**Aim of the task**
Reproduce exactly the lines of the material beneath, from the line that contains "hide_parts(node)" to the line that contains "return TAIL_ROOT +", both included, and no other lines.

**Dataset content**
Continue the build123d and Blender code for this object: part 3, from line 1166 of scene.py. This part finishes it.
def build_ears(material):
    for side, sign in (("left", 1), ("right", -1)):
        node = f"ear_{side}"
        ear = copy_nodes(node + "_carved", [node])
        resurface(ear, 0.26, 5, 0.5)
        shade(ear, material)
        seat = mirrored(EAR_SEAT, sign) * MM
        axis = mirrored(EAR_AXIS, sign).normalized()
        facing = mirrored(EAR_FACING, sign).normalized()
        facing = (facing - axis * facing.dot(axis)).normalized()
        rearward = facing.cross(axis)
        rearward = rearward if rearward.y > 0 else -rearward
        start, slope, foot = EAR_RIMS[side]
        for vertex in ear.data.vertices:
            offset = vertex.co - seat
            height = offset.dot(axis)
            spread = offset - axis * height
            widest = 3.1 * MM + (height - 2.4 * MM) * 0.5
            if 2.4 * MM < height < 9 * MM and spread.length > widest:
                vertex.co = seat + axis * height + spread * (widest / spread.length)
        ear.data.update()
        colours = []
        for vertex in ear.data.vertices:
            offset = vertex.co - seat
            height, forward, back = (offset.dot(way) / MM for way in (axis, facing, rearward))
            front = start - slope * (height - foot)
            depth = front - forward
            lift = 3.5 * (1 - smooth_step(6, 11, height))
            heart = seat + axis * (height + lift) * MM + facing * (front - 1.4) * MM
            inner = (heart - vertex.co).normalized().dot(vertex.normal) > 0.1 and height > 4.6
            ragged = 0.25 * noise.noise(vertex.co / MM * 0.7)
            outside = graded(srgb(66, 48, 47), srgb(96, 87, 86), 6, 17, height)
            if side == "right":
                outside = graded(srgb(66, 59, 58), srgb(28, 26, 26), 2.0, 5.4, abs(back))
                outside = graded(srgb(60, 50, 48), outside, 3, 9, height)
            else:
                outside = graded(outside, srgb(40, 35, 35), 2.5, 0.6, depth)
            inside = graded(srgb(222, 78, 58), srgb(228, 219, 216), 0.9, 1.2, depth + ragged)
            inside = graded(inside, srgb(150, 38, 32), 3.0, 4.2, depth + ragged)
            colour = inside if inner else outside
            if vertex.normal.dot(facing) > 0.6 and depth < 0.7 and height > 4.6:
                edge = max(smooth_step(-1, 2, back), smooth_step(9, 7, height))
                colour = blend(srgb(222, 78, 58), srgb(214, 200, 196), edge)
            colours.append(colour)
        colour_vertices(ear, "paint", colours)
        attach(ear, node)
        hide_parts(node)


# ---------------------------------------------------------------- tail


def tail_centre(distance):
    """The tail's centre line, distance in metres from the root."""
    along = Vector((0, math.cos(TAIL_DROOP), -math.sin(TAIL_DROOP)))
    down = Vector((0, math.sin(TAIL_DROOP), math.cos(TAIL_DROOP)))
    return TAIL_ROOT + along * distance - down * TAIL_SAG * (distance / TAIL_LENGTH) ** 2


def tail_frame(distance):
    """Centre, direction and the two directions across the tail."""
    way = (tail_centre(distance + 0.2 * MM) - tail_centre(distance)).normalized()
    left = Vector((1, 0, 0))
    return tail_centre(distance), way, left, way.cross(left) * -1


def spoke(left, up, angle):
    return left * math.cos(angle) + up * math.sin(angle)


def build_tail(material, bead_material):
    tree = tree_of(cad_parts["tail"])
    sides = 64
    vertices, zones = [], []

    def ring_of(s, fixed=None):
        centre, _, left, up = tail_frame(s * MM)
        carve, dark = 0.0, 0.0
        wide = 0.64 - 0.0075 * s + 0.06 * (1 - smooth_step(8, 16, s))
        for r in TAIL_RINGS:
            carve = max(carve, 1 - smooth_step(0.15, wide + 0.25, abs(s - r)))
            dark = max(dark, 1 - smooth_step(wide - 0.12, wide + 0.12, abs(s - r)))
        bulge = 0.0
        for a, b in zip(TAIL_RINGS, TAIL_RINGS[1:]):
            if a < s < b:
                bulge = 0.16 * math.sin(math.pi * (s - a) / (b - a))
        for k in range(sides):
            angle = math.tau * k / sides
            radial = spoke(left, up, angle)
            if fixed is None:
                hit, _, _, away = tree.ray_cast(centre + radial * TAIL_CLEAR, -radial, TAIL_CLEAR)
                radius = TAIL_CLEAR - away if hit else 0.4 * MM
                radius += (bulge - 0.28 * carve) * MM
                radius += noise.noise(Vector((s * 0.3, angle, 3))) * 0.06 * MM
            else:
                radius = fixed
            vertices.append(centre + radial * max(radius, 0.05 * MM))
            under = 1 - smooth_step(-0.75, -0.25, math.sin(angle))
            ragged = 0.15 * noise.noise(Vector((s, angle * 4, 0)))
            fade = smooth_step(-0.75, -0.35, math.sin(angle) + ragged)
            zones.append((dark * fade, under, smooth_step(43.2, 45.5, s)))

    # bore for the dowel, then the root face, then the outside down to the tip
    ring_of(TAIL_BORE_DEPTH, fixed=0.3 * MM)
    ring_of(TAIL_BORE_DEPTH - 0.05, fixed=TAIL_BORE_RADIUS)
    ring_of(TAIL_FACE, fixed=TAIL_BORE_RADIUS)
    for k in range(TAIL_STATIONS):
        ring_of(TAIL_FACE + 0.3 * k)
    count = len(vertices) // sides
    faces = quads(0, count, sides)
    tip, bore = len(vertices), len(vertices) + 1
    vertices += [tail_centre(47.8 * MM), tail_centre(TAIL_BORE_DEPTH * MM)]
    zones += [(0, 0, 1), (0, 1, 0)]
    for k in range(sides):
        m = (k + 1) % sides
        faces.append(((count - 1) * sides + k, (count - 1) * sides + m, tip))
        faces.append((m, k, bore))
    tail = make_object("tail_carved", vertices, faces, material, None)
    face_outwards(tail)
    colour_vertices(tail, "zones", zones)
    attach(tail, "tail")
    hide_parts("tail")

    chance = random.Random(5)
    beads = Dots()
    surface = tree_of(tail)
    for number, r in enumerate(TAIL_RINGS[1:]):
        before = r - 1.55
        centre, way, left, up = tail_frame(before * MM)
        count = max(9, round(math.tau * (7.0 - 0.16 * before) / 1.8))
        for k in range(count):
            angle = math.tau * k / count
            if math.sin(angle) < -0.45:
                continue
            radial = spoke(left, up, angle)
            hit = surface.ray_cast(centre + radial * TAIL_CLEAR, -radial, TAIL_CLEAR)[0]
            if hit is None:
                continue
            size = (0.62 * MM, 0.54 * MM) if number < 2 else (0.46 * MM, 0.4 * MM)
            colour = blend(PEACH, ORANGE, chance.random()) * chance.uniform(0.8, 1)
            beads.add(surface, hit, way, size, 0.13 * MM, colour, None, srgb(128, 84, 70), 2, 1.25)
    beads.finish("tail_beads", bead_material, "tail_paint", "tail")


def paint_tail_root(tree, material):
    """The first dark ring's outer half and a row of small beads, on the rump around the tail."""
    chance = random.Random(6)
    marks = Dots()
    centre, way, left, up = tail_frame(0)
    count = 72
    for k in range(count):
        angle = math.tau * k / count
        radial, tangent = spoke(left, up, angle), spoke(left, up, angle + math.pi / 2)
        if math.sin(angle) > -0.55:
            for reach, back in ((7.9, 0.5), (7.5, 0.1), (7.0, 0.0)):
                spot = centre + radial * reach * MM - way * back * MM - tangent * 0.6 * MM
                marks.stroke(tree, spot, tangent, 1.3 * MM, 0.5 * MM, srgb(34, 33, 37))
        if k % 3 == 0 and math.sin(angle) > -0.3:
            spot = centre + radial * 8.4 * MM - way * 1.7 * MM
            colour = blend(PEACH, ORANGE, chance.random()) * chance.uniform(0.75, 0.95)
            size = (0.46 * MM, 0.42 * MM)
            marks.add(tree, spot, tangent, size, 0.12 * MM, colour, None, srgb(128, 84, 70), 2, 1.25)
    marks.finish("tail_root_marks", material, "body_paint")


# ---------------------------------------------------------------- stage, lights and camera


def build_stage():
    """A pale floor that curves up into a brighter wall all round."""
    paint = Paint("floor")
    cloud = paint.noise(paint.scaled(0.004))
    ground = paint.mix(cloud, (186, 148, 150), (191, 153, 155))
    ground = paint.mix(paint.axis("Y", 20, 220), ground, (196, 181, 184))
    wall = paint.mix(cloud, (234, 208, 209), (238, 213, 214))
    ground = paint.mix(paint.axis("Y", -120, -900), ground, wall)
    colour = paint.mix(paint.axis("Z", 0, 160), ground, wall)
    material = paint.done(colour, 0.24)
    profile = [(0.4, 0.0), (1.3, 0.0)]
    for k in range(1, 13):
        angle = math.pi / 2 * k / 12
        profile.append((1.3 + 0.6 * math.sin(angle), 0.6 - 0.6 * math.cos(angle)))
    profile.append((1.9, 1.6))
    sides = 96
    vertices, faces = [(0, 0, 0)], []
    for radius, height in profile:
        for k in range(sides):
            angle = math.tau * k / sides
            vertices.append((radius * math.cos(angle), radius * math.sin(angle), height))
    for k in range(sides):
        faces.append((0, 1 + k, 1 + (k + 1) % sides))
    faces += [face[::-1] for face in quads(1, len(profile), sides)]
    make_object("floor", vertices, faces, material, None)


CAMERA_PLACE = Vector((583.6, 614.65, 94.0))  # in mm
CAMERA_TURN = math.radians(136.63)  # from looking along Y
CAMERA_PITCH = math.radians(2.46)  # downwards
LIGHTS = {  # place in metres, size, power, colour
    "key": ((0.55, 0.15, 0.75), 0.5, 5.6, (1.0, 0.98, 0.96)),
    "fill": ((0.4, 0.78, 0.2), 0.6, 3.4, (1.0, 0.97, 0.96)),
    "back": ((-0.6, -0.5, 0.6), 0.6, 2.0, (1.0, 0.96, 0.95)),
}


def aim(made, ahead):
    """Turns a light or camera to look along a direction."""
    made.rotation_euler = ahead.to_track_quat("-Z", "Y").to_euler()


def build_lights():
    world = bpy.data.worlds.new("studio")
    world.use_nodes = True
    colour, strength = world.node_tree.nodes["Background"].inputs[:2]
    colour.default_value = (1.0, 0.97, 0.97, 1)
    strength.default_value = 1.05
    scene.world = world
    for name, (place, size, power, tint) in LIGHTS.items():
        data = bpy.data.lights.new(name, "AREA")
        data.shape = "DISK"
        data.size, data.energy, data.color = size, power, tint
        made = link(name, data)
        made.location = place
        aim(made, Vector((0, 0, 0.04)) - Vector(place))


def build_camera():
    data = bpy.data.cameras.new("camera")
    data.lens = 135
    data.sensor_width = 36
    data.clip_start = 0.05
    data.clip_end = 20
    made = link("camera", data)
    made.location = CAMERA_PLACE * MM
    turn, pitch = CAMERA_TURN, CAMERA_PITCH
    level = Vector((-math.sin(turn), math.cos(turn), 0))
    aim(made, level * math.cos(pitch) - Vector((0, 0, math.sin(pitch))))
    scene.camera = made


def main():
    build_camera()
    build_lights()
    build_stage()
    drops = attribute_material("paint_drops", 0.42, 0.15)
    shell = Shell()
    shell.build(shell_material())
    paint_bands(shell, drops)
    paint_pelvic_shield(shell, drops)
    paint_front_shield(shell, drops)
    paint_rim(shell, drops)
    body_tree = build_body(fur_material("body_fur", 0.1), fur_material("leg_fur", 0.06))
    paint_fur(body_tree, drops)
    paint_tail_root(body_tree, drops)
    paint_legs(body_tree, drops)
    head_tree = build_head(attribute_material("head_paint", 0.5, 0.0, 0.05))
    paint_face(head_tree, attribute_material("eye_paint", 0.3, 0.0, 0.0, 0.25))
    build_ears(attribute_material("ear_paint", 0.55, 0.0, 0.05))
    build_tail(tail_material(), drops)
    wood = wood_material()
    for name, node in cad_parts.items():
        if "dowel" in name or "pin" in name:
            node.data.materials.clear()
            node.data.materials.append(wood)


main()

**Result**
        hide_parts(node)


# ---------------------------------------------------------------- tail


def tail_centre(distance):
    """The tail's centre line, distance in metres from the root."""
    along = Vector((0, math.cos(TAIL_DROOP), -math.sin(TAIL_DROOP)))
    down = Vector((0, math.sin(TAIL_DROOP), math.cos(TAIL_DROOP)))
    return TAIL_ROOT + along * distance - down * TAIL_SAG * (distance / TAIL_LENGTH) ** 2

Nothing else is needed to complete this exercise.